§ Aim: Reproduce all of the material word for word.

§ Items from a dataset:
○ ○ ○ ○ ○ ○ ○

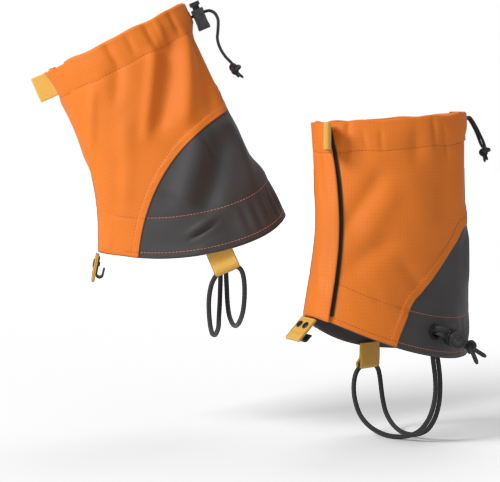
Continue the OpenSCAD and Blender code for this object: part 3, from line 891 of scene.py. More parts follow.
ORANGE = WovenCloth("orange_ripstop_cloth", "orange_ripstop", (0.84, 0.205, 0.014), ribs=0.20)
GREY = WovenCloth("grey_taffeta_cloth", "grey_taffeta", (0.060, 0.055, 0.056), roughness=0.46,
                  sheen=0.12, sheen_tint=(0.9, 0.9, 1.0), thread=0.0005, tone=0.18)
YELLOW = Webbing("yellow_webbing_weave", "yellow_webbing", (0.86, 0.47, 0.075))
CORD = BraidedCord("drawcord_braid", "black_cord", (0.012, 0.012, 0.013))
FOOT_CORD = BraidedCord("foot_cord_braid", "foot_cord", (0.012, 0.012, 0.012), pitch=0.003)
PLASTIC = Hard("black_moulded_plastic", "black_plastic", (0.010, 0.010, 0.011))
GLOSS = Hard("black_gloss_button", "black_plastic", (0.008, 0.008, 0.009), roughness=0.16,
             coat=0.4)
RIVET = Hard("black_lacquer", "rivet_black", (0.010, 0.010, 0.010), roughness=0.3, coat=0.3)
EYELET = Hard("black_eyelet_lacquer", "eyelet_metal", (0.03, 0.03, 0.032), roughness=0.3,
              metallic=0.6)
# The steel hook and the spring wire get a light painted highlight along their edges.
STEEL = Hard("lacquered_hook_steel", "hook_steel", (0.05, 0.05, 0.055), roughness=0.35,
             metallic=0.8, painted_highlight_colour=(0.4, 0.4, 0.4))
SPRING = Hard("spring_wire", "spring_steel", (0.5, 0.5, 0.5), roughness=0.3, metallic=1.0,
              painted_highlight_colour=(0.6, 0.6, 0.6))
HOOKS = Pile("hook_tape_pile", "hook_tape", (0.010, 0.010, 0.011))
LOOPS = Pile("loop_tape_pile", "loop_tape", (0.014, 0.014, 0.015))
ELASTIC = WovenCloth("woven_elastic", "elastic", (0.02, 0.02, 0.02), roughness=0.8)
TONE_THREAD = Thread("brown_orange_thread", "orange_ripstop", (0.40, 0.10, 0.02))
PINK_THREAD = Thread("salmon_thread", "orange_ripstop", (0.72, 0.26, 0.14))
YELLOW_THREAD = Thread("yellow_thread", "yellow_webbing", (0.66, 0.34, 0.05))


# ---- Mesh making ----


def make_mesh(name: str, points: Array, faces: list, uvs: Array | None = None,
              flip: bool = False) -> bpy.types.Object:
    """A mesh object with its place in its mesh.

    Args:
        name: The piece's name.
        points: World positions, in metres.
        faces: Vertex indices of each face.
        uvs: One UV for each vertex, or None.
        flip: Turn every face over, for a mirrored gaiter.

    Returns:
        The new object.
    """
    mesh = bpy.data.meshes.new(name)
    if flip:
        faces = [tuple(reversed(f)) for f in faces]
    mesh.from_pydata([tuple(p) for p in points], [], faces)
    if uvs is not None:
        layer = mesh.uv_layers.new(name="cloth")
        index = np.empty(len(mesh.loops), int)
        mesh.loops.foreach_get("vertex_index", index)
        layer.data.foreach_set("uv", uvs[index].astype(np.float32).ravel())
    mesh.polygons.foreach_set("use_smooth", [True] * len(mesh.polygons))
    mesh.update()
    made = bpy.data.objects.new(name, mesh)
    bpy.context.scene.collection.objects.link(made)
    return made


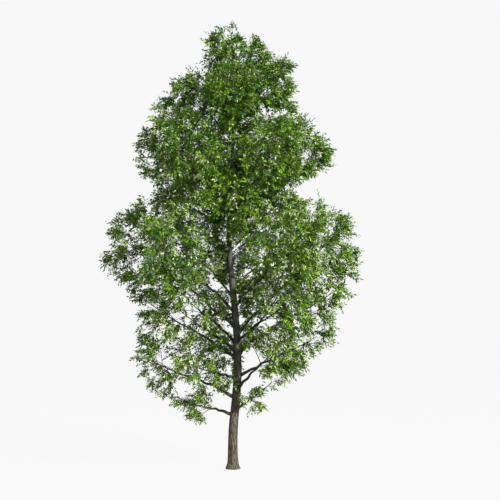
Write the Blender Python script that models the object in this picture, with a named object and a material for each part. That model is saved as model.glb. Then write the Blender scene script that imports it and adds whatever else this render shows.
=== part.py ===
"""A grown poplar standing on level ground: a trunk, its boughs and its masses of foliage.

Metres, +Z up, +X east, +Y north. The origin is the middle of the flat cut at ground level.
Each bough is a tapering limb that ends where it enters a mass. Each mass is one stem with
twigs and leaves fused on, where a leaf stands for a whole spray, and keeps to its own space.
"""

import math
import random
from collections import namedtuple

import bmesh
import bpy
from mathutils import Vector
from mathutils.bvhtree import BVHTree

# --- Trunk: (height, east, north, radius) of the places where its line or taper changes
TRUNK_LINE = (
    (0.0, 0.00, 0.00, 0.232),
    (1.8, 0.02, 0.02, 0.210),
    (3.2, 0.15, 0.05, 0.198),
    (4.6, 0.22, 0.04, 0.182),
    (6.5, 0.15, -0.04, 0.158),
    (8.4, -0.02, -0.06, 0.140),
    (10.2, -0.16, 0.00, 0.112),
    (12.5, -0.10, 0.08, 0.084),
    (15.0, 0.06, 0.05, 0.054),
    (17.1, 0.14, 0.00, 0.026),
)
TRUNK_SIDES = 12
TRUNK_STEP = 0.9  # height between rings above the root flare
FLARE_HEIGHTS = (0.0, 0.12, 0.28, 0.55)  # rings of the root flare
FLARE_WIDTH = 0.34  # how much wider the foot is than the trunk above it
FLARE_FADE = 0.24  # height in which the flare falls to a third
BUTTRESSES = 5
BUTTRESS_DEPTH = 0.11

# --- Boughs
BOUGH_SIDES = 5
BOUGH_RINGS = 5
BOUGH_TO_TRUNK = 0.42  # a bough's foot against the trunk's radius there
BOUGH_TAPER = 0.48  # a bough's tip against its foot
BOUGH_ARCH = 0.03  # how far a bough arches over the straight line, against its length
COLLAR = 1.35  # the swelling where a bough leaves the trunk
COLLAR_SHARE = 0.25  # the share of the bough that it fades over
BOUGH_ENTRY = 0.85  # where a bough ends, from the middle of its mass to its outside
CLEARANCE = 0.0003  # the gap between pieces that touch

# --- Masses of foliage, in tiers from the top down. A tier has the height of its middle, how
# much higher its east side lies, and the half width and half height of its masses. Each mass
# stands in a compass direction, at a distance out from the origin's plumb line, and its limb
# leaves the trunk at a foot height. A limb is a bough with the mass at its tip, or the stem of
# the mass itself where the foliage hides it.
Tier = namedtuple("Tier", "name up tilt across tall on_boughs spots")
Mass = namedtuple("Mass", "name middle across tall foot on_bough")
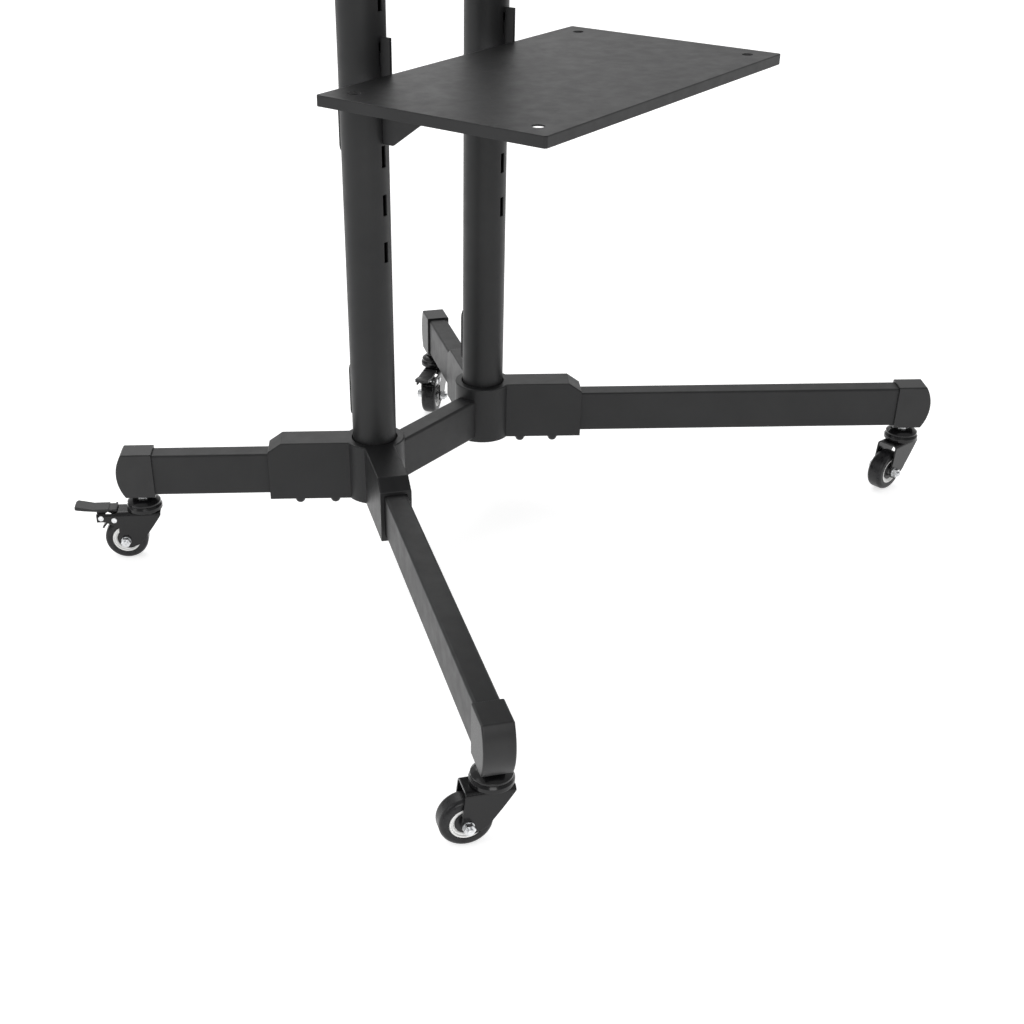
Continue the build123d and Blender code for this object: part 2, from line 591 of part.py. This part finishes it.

○ ○ ○ ○ ○ ○ ○

§ Written response:
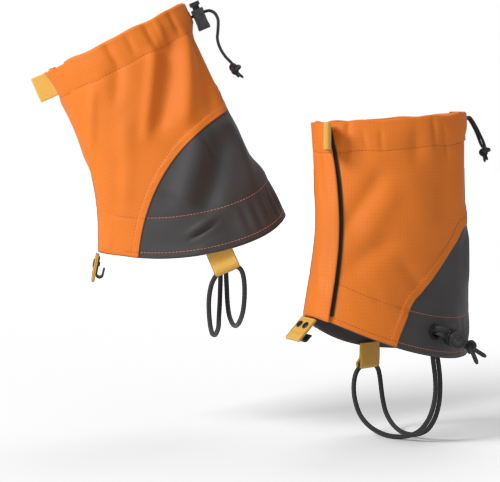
Continue the OpenSCAD and Blender code for this object: part 3, from line 891 of scene.py. More parts follow.
ORANGE = WovenCloth("orange_ripstop_cloth", "orange_ripstop", (0.84, 0.205, 0.014), ribs=0.20)
GREY = WovenCloth("grey_taffeta_cloth", "grey_taffeta", (0.060, 0.055, 0.056), roughness=0.46,
                  sheen=0.12, sheen_tint=(0.9, 0.9, 1.0), thread=0.0005, tone=0.18)
YELLOW = Webbing("yellow_webbing_weave", "yellow_webbing", (0.86, 0.47, 0.075))
CORD = BraidedCord("drawcord_braid", "black_cord", (0.012, 0.012, 0.013))
FOOT_CORD = BraidedCord("foot_cord_braid", "foot_cord", (0.012, 0.012, 0.012), pitch=0.003)
PLASTIC = Hard("black_moulded_plastic", "black_plastic", (0.010, 0.010, 0.011))
GLOSS = Hard("black_gloss_button", "black_plastic", (0.008, 0.008, 0.009), roughness=0.16,
             coat=0.4)
RIVET = Hard("black_lacquer", "rivet_black", (0.010, 0.010, 0.010), roughness=0.3, coat=0.3)
EYELET = Hard("black_eyelet_lacquer", "eyelet_metal", (0.03, 0.03, 0.032), roughness=0.3,
              metallic=0.6)
# The steel hook and the spring wire get a light painted highlight along their edges.
STEEL = Hard("lacquered_hook_steel", "hook_steel", (0.05, 0.05, 0.055), roughness=0.35,
             metallic=0.8, painted_highlight_colour=(0.4, 0.4, 0.4))
SPRING = Hard("spring_wire", "spring_steel", (0.5, 0.5, 0.5), roughness=0.3, metallic=1.0,
              painted_highlight_colour=(0.6, 0.6, 0.6))
HOOKS = Pile("hook_tape_pile", "hook_tape", (0.010, 0.010, 0.011))
LOOPS = Pile("loop_tape_pile", "loop_tape", (0.014, 0.014, 0.015))
ELASTIC = WovenCloth("woven_elastic", "elastic", (0.02, 0.02, 0.02), roughness=0.8)
TONE_THREAD = Thread("brown_orange_thread", "orange_ripstop", (0.40, 0.10, 0.02))
PINK_THREAD = Thread("salmon_thread", "orange_ripstop", (0.72, 0.26, 0.14))
YELLOW_THREAD = Thread("yellow_thread", "yellow_webbing", (0.66, 0.34, 0.05))


# ---- Mesh making ----


def make_mesh(name: str, points: Array, faces: list, uvs: Array | None = None,
              flip: bool = False) -> bpy.types.Object:
    """A mesh object with its place in its mesh.

    Args:
        name: The piece's name.
        points: World positions, in metres.
        faces: Vertex indices of each face.
        uvs: One UV for each vertex, or None.
        flip: Turn every face over, for a mirrored gaiter.

    Returns:
        The new object.
    """
    mesh = bpy.data.meshes.new(name)
    if flip:
        faces = [tuple(reversed(f)) for f in faces]
    mesh.from_pydata([tuple(p) for p in points], [], faces)
    if uvs is not None:
        layer = mesh.uv_layers.new(name="cloth")
        index = np.empty(len(mesh.loops), int)
        mesh.loops.foreach_get("vertex_index", index)
        layer.data.foreach_set("uv", uvs[index].astype(np.float32).ravel())
    mesh.polygons.foreach_set("use_smooth", [True] * len(mesh.polygons))
    mesh.update()
    made = bpy.data.objects.new(name, mesh)
    bpy.context.scene.collection.objects.link(made)
    return made


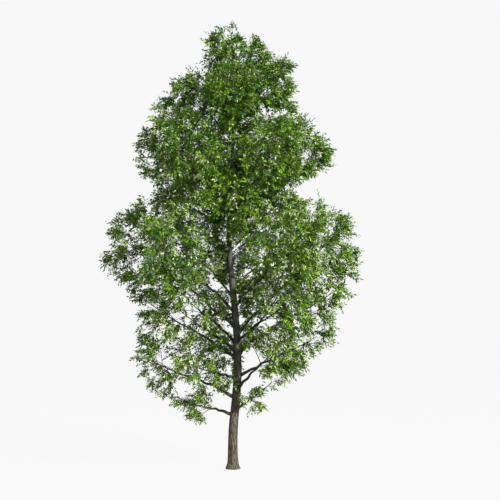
Write the Blender Python script that models the object in this picture, with a named object and a material for each part. That model is saved as model.glb. Then write the Blender scene script that imports it and adds whatever else this render shows.
=== part.py ===
"""A grown poplar standing on level ground: a trunk, its boughs and its masses of foliage.

Metres, +Z up, +X east, +Y north. The origin is the middle of the flat cut at ground level.
Each bough is a tapering limb that ends where it enters a mass. Each mass is one stem with
twigs and leaves fused on, where a leaf stands for a whole spray, and keeps to its own space.
"""

import math
import random
from collections import namedtuple

import bmesh
import bpy
from mathutils import Vector
from mathutils.bvhtree import BVHTree

# --- Trunk: (height, east, north, radius) of the places where its line or taper changes
TRUNK_LINE = (
    (0.0, 0.00, 0.00, 0.232),
    (1.8, 0.02, 0.02, 0.210),
    (3.2, 0.15, 0.05, 0.198),
    (4.6, 0.22, 0.04, 0.182),
    (6.5, 0.15, -0.04, 0.158),
    (8.4, -0.02, -0.06, 0.140),
    (10.2, -0.16, 0.00, 0.112),
    (12.5, -0.10, 0.08, 0.084),
    (15.0, 0.06, 0.05, 0.054),
    (17.1, 0.14, 0.00, 0.026),
)
TRUNK_SIDES = 12
TRUNK_STEP = 0.9  # height between rings above the root flare
FLARE_HEIGHTS = (0.0, 0.12, 0.28, 0.55)  # rings of the root flare
FLARE_WIDTH = 0.34  # how much wider the foot is than the trunk above it
FLARE_FADE = 0.24  # height in which the flare falls to a third
BUTTRESSES = 5
BUTTRESS_DEPTH = 0.11

# --- Boughs
BOUGH_SIDES = 5
BOUGH_RINGS = 5
BOUGH_TO_TRUNK = 0.42  # a bough's foot against the trunk's radius there
BOUGH_TAPER = 0.48  # a bough's tip against its foot
BOUGH_ARCH = 0.03  # how far a bough arches over the straight line, against its length
COLLAR = 1.35  # the swelling where a bough leaves the trunk
COLLAR_SHARE = 0.25  # the share of the bough that it fades over
BOUGH_ENTRY = 0.85  # where a bough ends, from the middle of its mass to its outside
CLEARANCE = 0.0003  # the gap between pieces that touch

# --- Masses of foliage, in tiers from the top down. A tier has the height of its middle, how
# much higher its east side lies, and the half width and half height of its masses. Each mass
# stands in a compass direction, at a distance out from the origin's plumb line, and its limb
# leaves the trunk at a foot height. A limb is a bough with the mass at its tip, or the stem of
# the mass itself where the foliage hides it.
Tier = namedtuple("Tier", "name up tilt across tall on_boughs spots")
Mass = namedtuple("Mass", "name middle across tall foot on_bough")
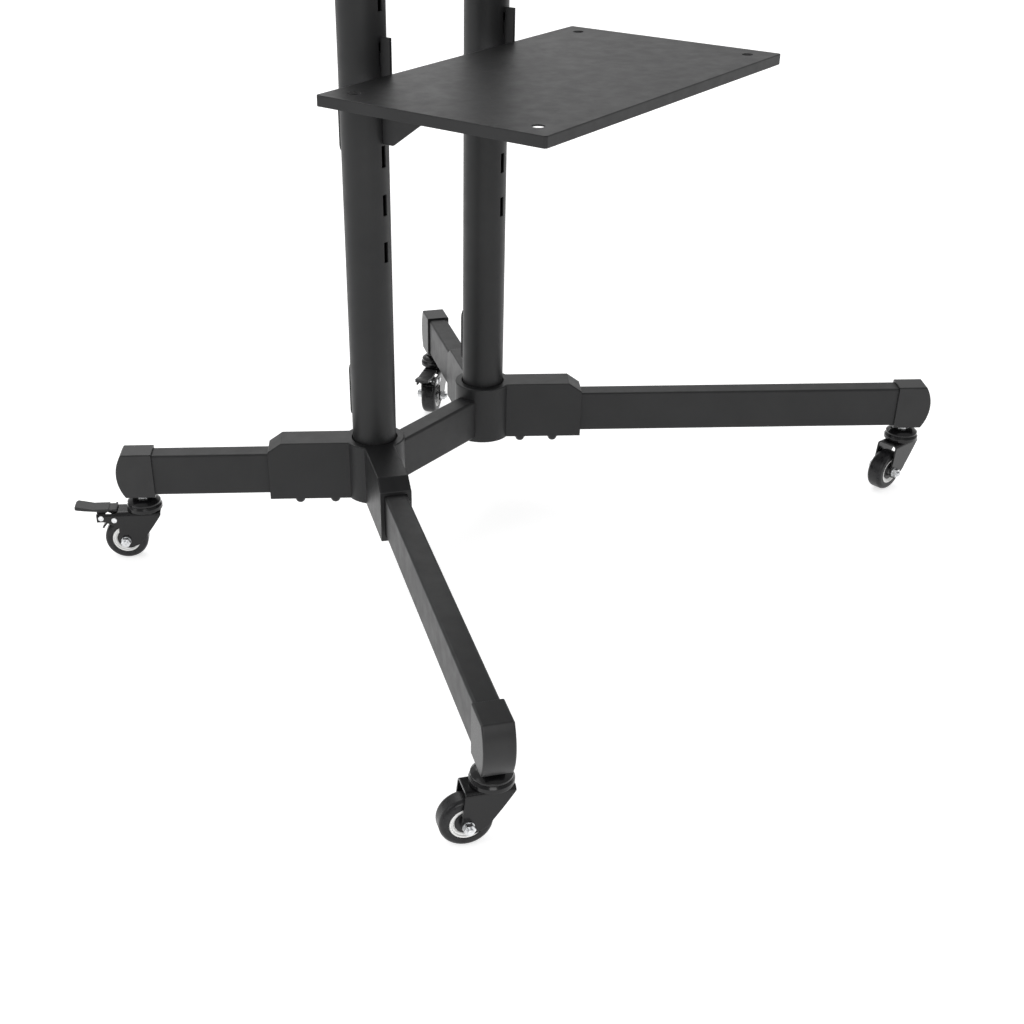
Continue the build123d and Blender code for this object: part 2, from line 591 of part.py. This part finishes it.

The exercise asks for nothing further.